**Request**
From the line with "Write part 2" to the line with "finish(item, MESH_STEEL)", both lines included, set down exactly those lines, please, and no others.
BEGIN Records shown
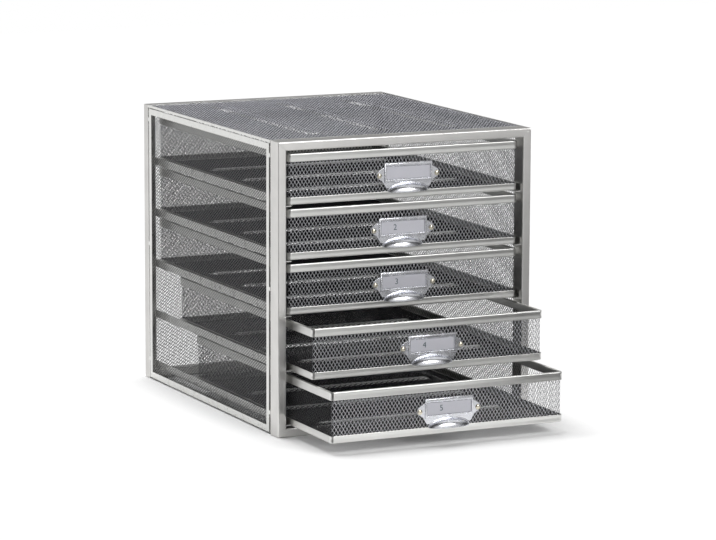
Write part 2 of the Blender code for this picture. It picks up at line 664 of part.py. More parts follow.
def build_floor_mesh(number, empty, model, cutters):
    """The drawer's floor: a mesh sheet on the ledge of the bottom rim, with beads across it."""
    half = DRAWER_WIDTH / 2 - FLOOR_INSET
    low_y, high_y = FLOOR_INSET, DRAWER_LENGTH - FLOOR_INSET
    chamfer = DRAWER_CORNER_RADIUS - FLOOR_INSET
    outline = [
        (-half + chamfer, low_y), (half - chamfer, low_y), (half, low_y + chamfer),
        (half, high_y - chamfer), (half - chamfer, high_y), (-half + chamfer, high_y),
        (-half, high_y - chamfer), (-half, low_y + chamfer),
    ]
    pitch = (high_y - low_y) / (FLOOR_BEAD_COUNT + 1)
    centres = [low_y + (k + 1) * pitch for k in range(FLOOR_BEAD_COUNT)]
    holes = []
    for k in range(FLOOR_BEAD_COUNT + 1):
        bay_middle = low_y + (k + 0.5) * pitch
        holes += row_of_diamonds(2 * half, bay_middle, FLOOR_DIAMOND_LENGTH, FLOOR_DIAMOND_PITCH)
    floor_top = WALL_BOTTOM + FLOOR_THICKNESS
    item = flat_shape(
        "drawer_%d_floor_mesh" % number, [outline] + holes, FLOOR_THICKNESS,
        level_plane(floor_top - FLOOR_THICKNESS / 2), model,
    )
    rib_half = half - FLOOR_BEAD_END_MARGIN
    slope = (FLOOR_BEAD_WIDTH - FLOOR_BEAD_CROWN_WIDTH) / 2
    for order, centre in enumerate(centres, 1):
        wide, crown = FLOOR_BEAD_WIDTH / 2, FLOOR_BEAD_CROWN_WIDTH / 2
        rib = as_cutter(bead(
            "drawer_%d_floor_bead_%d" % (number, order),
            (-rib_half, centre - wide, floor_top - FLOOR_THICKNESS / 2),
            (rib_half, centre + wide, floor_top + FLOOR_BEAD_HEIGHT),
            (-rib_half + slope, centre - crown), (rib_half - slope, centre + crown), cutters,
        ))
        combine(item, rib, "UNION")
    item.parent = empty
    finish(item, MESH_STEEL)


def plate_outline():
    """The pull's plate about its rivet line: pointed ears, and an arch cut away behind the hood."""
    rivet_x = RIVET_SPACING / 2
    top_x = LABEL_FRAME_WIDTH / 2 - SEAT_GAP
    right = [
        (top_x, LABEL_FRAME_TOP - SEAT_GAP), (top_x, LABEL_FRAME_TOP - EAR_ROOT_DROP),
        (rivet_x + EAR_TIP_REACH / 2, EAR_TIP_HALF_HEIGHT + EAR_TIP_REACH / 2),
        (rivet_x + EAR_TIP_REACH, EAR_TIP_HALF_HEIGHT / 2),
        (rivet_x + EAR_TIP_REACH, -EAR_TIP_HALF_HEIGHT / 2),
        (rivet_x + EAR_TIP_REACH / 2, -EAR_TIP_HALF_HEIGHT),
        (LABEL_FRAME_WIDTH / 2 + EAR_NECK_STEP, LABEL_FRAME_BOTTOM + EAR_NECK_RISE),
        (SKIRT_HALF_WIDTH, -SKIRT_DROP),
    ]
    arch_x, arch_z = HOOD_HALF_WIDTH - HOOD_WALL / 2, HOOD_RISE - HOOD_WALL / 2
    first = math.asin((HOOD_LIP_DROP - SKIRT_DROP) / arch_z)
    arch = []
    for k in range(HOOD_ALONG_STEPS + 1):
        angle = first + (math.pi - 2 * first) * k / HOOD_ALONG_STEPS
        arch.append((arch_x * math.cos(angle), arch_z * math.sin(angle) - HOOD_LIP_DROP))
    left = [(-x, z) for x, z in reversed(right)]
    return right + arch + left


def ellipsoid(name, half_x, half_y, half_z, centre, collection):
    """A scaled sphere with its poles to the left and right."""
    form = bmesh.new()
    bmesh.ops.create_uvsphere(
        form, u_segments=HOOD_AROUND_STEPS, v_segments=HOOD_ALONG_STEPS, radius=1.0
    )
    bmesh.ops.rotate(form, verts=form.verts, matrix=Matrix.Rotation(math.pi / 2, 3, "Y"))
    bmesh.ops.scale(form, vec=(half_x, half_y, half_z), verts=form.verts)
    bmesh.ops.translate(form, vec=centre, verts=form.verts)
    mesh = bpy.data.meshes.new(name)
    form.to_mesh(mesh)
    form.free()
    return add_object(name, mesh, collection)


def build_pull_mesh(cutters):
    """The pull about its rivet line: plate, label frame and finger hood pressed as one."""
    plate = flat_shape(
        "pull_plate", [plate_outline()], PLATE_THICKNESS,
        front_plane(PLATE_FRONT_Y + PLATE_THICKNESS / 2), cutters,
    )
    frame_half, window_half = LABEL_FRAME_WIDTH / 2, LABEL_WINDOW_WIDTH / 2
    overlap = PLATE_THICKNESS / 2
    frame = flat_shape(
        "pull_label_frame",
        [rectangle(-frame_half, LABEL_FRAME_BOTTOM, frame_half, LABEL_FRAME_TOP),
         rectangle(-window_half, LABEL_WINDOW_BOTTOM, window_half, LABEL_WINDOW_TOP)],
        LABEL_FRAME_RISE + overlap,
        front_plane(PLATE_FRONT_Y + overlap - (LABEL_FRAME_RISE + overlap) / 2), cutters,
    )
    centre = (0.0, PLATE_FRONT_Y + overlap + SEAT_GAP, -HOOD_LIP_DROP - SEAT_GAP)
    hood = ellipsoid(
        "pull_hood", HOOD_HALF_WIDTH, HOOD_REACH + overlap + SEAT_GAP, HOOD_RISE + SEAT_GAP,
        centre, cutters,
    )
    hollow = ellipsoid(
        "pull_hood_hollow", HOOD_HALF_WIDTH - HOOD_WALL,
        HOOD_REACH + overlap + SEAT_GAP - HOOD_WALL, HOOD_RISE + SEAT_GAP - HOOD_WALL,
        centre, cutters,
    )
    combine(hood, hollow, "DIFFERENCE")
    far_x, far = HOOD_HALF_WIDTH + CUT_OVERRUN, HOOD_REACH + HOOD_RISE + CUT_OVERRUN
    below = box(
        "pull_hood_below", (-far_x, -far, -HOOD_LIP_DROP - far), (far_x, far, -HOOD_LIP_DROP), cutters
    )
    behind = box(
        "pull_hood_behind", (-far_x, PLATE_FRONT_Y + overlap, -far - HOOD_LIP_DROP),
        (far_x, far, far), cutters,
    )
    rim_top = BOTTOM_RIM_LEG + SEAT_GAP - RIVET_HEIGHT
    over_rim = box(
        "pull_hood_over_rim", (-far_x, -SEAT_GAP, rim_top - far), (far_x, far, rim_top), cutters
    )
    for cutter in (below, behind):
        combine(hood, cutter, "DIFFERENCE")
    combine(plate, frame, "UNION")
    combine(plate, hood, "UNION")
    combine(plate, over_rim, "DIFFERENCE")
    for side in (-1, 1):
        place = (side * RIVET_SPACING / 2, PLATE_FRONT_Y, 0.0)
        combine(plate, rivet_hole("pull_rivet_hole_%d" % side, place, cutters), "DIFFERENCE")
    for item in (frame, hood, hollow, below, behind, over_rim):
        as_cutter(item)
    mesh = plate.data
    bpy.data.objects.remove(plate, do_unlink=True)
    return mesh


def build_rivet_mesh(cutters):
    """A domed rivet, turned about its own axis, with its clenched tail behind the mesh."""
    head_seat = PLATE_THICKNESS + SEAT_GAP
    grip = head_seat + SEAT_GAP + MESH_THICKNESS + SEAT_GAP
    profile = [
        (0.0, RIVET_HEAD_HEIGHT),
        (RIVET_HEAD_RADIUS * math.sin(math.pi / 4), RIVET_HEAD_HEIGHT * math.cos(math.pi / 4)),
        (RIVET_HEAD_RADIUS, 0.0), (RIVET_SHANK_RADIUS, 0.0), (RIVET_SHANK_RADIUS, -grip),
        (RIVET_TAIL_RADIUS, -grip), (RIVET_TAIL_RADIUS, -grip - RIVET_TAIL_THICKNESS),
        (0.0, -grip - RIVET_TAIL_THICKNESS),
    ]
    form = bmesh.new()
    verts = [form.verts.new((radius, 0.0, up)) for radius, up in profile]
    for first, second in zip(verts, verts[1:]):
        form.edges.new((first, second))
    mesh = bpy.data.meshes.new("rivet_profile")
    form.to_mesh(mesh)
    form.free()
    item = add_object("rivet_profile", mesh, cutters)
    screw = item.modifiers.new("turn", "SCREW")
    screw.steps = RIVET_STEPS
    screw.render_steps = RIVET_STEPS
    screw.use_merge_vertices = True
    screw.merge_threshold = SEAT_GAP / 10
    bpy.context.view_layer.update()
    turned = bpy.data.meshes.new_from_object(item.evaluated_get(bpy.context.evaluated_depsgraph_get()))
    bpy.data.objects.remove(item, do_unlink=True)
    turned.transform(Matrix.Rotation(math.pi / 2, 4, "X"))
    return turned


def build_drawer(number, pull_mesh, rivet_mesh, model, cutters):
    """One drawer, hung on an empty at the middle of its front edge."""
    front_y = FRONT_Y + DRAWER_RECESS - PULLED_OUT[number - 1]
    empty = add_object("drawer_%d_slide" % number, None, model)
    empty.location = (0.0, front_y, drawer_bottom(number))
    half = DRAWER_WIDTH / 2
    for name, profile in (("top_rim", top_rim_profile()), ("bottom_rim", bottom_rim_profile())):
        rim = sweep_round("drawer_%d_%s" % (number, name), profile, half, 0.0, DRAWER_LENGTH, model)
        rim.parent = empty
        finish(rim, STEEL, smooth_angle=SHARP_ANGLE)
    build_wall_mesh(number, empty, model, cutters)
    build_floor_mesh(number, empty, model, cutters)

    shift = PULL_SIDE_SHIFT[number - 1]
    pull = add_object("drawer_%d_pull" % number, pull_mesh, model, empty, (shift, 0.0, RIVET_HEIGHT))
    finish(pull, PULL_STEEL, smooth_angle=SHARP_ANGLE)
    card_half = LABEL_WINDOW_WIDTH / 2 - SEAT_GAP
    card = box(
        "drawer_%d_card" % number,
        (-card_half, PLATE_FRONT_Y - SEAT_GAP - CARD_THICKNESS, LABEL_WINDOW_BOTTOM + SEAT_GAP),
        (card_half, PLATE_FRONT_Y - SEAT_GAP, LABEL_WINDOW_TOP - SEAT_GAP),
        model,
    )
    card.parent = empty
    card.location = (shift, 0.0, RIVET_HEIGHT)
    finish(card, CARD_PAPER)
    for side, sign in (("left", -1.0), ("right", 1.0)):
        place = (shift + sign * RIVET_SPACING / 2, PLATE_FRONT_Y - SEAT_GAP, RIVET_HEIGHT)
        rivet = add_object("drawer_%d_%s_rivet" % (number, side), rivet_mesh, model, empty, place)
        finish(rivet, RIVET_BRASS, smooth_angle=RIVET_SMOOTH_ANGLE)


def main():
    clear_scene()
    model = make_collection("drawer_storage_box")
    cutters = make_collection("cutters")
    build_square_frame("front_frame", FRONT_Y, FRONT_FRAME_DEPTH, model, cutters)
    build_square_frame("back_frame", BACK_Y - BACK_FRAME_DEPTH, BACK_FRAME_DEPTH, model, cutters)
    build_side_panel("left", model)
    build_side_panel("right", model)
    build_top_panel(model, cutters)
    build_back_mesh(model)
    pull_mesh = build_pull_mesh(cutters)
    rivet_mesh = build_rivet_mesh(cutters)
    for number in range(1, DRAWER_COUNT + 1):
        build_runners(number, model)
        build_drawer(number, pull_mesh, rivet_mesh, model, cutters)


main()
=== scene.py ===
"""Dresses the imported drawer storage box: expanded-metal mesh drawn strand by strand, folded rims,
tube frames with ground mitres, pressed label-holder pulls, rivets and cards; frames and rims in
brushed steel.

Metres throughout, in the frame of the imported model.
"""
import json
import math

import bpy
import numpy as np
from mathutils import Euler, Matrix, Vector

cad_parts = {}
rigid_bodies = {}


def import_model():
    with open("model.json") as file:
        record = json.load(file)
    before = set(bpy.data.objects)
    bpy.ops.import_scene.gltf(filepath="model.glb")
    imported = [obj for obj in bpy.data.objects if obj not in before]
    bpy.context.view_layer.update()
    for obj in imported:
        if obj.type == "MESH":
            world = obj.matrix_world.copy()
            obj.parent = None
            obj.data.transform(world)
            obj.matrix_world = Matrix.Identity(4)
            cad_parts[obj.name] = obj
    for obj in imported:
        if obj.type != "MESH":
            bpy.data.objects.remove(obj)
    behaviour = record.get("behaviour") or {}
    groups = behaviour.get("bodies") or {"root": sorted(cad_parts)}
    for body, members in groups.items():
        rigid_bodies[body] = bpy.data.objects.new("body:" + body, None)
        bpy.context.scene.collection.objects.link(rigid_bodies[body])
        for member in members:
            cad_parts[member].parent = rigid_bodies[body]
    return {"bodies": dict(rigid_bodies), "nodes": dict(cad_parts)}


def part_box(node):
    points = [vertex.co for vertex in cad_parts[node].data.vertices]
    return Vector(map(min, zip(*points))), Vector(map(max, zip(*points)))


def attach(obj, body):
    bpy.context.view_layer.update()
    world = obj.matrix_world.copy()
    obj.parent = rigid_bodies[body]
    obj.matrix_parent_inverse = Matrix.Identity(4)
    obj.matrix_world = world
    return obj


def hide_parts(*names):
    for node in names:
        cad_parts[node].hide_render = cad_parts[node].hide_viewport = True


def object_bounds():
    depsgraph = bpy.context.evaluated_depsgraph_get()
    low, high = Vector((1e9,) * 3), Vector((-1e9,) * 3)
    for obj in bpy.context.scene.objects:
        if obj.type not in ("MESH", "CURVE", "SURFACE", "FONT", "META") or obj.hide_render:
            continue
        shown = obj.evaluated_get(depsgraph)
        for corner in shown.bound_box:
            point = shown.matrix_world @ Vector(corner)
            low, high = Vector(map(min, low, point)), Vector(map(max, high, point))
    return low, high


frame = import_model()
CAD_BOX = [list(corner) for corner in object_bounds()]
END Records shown
BEGIN Records shown
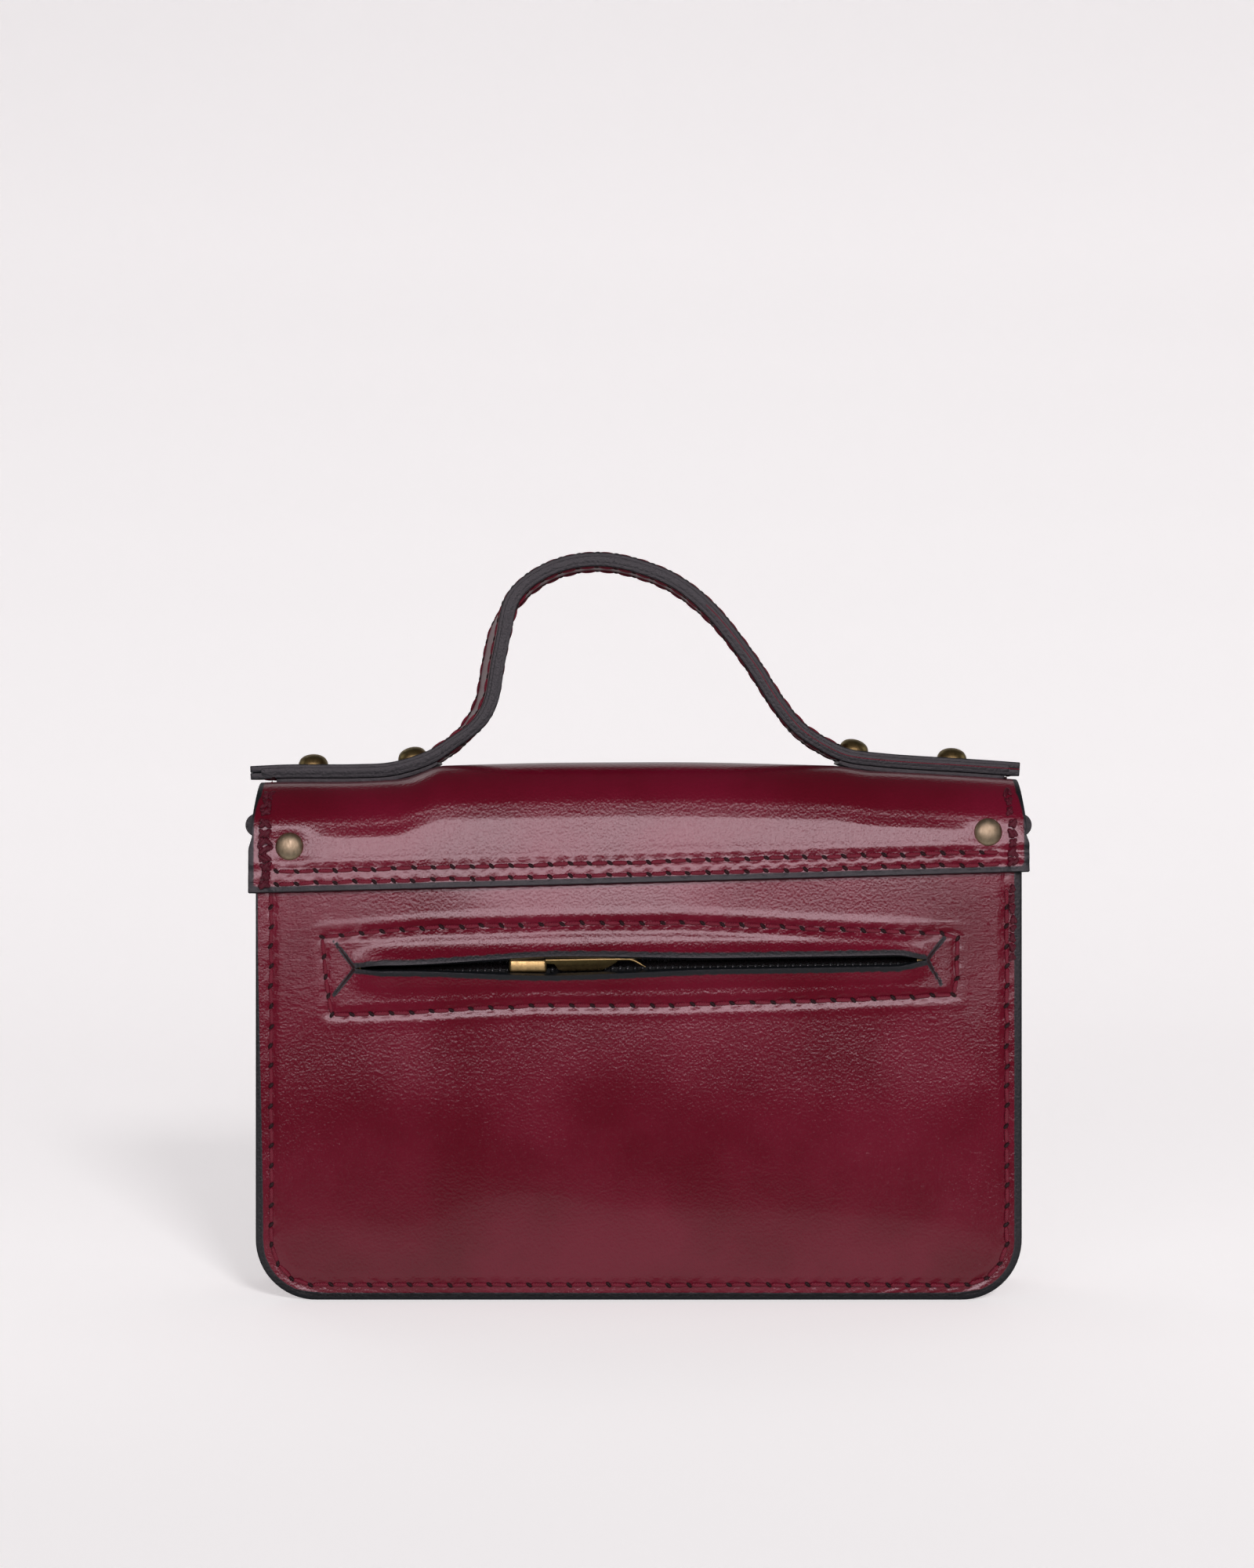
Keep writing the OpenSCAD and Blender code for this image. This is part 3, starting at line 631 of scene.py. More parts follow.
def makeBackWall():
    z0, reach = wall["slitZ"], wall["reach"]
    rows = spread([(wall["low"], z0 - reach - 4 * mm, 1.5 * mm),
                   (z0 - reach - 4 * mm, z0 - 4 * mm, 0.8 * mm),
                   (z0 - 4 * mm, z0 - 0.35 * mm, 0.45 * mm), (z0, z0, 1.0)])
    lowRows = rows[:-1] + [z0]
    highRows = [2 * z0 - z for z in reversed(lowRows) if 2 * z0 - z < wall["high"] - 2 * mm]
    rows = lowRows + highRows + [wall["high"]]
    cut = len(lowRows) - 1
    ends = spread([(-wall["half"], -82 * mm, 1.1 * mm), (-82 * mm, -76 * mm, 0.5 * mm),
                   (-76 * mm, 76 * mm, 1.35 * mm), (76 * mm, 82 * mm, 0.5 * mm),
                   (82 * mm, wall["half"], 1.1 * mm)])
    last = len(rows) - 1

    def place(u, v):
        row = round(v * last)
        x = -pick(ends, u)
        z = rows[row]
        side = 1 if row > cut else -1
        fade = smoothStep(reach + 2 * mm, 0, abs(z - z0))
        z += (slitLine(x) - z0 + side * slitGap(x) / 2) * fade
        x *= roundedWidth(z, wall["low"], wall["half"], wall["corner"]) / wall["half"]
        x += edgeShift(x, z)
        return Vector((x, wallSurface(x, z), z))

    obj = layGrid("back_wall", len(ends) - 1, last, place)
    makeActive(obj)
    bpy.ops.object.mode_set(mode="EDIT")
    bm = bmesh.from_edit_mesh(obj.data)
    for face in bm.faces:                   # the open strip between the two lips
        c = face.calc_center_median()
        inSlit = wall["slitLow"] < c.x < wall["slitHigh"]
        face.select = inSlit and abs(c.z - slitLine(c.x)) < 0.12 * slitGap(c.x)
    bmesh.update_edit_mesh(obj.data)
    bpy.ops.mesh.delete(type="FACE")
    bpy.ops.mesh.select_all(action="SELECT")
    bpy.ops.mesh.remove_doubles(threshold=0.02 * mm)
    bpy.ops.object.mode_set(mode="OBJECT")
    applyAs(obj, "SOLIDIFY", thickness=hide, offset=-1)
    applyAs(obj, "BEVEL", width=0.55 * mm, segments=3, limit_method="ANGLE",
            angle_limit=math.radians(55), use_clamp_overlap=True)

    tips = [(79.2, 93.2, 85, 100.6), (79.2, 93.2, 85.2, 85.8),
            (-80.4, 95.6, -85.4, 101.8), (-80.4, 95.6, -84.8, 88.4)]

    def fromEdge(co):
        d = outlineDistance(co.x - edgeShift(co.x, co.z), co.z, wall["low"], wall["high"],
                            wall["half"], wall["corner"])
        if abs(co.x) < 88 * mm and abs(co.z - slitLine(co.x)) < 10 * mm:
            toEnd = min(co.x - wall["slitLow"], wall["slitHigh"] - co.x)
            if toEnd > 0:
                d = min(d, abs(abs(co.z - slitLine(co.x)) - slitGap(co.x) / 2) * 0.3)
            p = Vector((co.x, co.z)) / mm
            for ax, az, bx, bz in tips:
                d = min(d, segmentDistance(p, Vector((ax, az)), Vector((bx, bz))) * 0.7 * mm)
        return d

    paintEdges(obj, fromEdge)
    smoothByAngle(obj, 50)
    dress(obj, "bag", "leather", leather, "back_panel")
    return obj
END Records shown
**Reply to the exercise**
Write part 2 of the Blender code for this picture. It picks up at line 664 of part.py. More parts follow.
def build_floor_mesh(number, empty, model, cutters):
    """The drawer's floor: a mesh sheet on the ledge of the bottom rim, with beads across it."""
    half = DRAWER_WIDTH / 2 - FLOOR_INSET
    low_y, high_y = FLOOR_INSET, DRAWER_LENGTH - FLOOR_INSET
    chamfer = DRAWER_CORNER_RADIUS - FLOOR_INSET
    outline = [
        (-half + chamfer, low_y), (half - chamfer, low_y), (half, low_y + chamfer),
        (half, high_y - chamfer), (half - chamfer, high_y), (-half + chamfer, high_y),
        (-half, high_y - chamfer), (-half, low_y + chamfer),
    ]
    pitch = (high_y - low_y) / (FLOOR_BEAD_COUNT + 1)
    centres = [low_y + (k + 1) * pitch for k in range(FLOOR_BEAD_COUNT)]
    holes = []
    for k in range(FLOOR_BEAD_COUNT + 1):
        bay_middle = low_y + (k + 0.5) * pitch
        holes += row_of_diamonds(2 * half, bay_middle, FLOOR_DIAMOND_LENGTH, FLOOR_DIAMOND_PITCH)
    floor_top = WALL_BOTTOM + FLOOR_THICKNESS
    item = flat_shape(
        "drawer_%d_floor_mesh" % number, [outline] + holes, FLOOR_THICKNESS,
        level_plane(floor_top - FLOOR_THICKNESS / 2), model,
    )
    rib_half = half - FLOOR_BEAD_END_MARGIN
    slope = (FLOOR_BEAD_WIDTH - FLOOR_BEAD_CROWN_WIDTH) / 2
    for order, centre in enumerate(centres, 1):
        wide, crown = FLOOR_BEAD_WIDTH / 2, FLOOR_BEAD_CROWN_WIDTH / 2
        rib = as_cutter(bead(
            "drawer_%d_floor_bead_%d" % (number, order),
            (-rib_half, centre - wide, floor_top - FLOOR_THICKNESS / 2),
            (rib_half, centre + wide, floor_top + FLOOR_BEAD_HEIGHT),
            (-rib_half + slope, centre - crown), (rib_half - slope, centre + crown), cutters,
        ))
        combine(item, rib, "UNION")
    item.parent = empty
    finish(item, MESH_STEEL)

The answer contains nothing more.